Maximum depth versus distance for glass pipe (gradient = 1/50 = 0.02).

Figure 7–

Maximum depth versus distance for glass pipe (gradient= 1/150= 0.006).

Figure 8–

Maximum depth versus distance for cast-iron pipe. (gradient= 1/100=0.01).

5. Conclusion

The Colebrook-White equation and roughness coefficient k generally predict wave attenuation in both glass and cast-iron pipes with greater accuracy than does Manning’s equation. The improvement is particularly noticeable in the prediction of the velocity of the wave peak along the pipe.
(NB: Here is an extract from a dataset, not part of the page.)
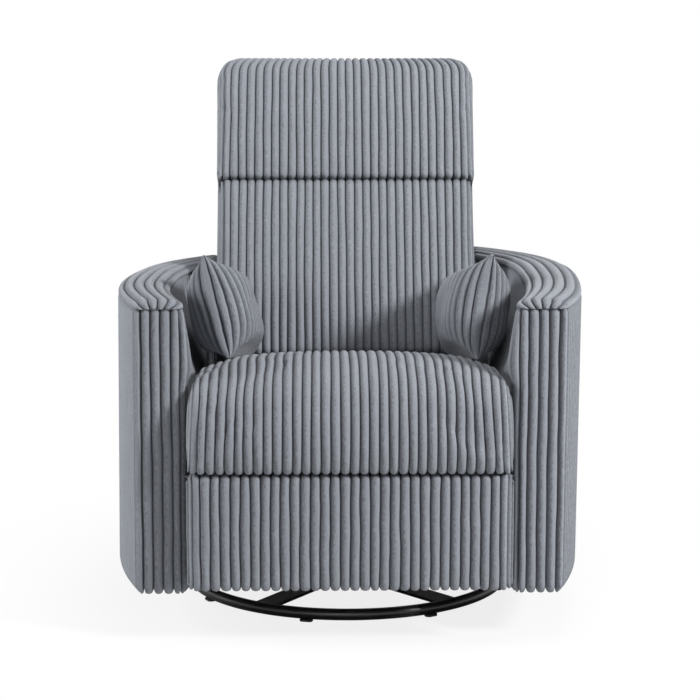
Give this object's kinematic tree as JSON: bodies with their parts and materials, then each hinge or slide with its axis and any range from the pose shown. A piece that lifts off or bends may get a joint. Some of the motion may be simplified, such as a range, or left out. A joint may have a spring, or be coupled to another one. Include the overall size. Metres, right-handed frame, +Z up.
{
  "type": "swivel glider recliner",
  "caption": "Upholstered barrel-arm recliner in wide-ribbed plush that swivels and glides on a ring base, with a fold-out footrest, a reclining back and loose pillows.",
  "frame": {"origin": "on the floor, on the swivel axis, at the centre of the ring", "axes": "+Z up, the sitter faces -Y, +X to the right in a view from the front"},
  "size_m": [0.888, 0.9315, 1.0492],
  "materials": {
    "black_paint": "satin black powder coat",
    "plated_steel": "zinc-plated steel",
    "black_plastic": "moulded nylon",
    "frame_wood": "bare plywood and hardwood",
    "webbing": "woven elastic webbing",
    "grey_plush": "slate grey wide-wale plush"
  },
  "bodies": {
    "base": {"base_ring": "black_paint", "cross_bars": "black_paint", "floor_glides": "black_plastic", "hub_plate": "black_paint", "king_pin": "plated_steel"},
    "swivel": {"thrust_washer": "black_plastic", "swivel_plate": "black_paint", "glider_channels": "black_paint", "glider_bracket_right": "black_paint", "glider_bracket_left": "black_paint", "glide_hanger_pins": "plated_steel"},
    "front_glide": {"front_glide_links": "black_paint"},
    "rear_glide": {"rear_glide_links": "black_paint"},
    "chassis": {"side_plate_right": "black_paint", "side_plate_left": "black_paint", "glide_shoe_pins": "plated_steel", "rear_link_pins": "plated_steel", "seat_rail_right": "frame_wood", "seat_rail_left": "frame_wood", "seat_rail_front": "frame_wood", "seat_rail_rear": "frame_wood", "seat_webbing": "webbing", "recline_pins": "plated_steel", "seat_cushion": "grey_plush", "arm_right": "grey_plush", "arm_left": "grey_plush", "arm_frame_right": "frame_wood", "arm_frame_left": "frame_wood", "rear_apron": "grey_plush", "arm_brackets": "black_paint", "pillow_left": "grey_plush", "pillow_right": "grey_plush"},
    "drive_links": {"drive_link_right": "black_paint", "drive_link_left": "black_paint", "torque_tube": "black_paint"},
    "rear_links": {"rear_link_right": "black_paint", "rear_link_left": "black_paint"},
    "couplers": {"coupler_link_right": "black_paint", "coupler_link_left": "black_paint", "coupler_pins": "plated_steel"},
    "tilt_links": {"tilt_link_right": "black_paint", "tilt_link_left": "black_paint", "tilt_pins": "plated_steel"},
    "footrest": {"footrest_bracket_right": "black_paint", "footrest_bracket_left": "black_paint", "footrest_board": "frame_wood", "footrest_cushion": "grey_plush"},
    "backrest": {"back_stile_right": "frame_wood", "back_stile_left": "frame_wood", "back_cross_rails": "frame_wood", "back_webbing": "webbing", "lumbar_cushion": "grey_plush", "headrest_cushion": "grey_plush", "outer_back": "grey_plush", "recline_brackets": "black_paint"}
  },
  "joints": [
    {"name": "swivel", "type": "hinge", "parent": "base", "child": "swivel", "pos_m": [0, 0, 0.03], "axis": [0, 0, 1], "continuous": true},
    {"name": "glide", "type": "hinge", "parent": "swivel", "child": "front_glide", "pos_m": [0, -0.11, 0.185], "axis": [-1, 0, 0], "range_deg": [-25, 25]},
    {"name": "rear_glide_swing", "type": "hinge", "parent": "swivel", "child": "rear_glide", "pos_m": [0, 0.11, 0.185], "axis": [-1, 0, 0], "range_deg": [-25, 25]},
    {"name": "glide_level", "type": "hinge", "parent": "front_glide", "child": "chassis", "pos_m": [0, -0.11, 0.065], "axis": [-1, 0, 0], "range_deg": [-25, 25]},
    {"name": "footrest_drive", "type": "hinge", "parent": "chassis", "child": "drive_links", "pos_m": [0, -0.319, 0.2795], "axis": [-1, 0, 0], "range_deg": [0, 118.3]},
    {"name": "rear_link_swing", "type": "hinge", "parent": "chassis", "child": "rear_links", "pos_m": [0, -0.2335, 0.2538], "axis": [-1, 0, 0], "range_deg": [0, 118.67]},
    {"name": "coupler_turn", "type": "hinge", "parent": "drive_links", "child": "couplers", "pos_m": [0, -0.1949, 0.1554], "axis": [-1, 0, 0], "range_deg": [-118.1, 0]},
    {"name": "tilt_link_turn", "type": "hinge", "parent": "drive_links", "child": "tilt_links", "pos_m": [0, -0.18826, 0.1192], "axis": [-1, 0, 0], "range_deg": [-117.49, 0]},
    {"name": "footrest_tilt", "type": "hinge", "parent": "couplers", "child": "footrest", "pos_m": [0, -0.37813, 0.26204], "axis": [-1, 0, 0], "range_deg": [0, 87.7]},
    {"name": "recline", "type": "hinge", "parent": "chassis", "child": "backrest", "pos_m": [0, 0.15, 0.33], "axis": [-1, 0, 0], "range_deg": [0, 40]}
  ],
  "couplings": [
    {"joint": "rear_glide_swing", "follows": "glide", "ratio": 1},
    {"joint": "glide_level", "follows": "glide", "ratio": -1},
    {"joint": "rear_link_swing", "follows": "footrest_drive", "ratio": 1.0031},
    {"joint": "coupler_turn", "follows": "footrest_drive", "ratio": -0.99821},
    {"joint": "tilt_link_turn", "follows": "footrest_drive", "ratio": -0.99309},
    {"joint": "footrest_tilt", "follows": "footrest_drive", "ratio": 0.74125}
  ]
}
The variation of Manning’s coefficient with both depth and pipe gradient, particularly for circular small-bore pipes (i.e. less than about one meter diameter) highlights the utility of the empirical Colebrook-White equation.

Notation

A

cross-sectional area of flow (m²)

C

Chézy coefficient (m^1/2/s)

D

pipe diameter (m)

f

Darcy resistance coefficient

g

acceleration due to gravity (m/s²)

k

roughness coefficient (m)

n

Manning’s n (m^−1/3 s)

Q

discharge (m³/s)

R

hydraulic radius (m)

Re

Reynold’s number (characteristic length equal to the hydraulic radius)

S

channel slope

V

velocity of flow (m/s)

v

kinematic viscosity of water (m²/s)

Biography

About the Authors: J. A. Swaffield heads the Drainage Research Group in the Department of Building Technology at Brunei University where S, Bridge is completing her doctoral program. Dr. Swaffield directs the NBS grant program at Brunei and from time to time since 1980 has conducted research as a guest worker in the Building Equipment Division of the NBS Center for Building Technology.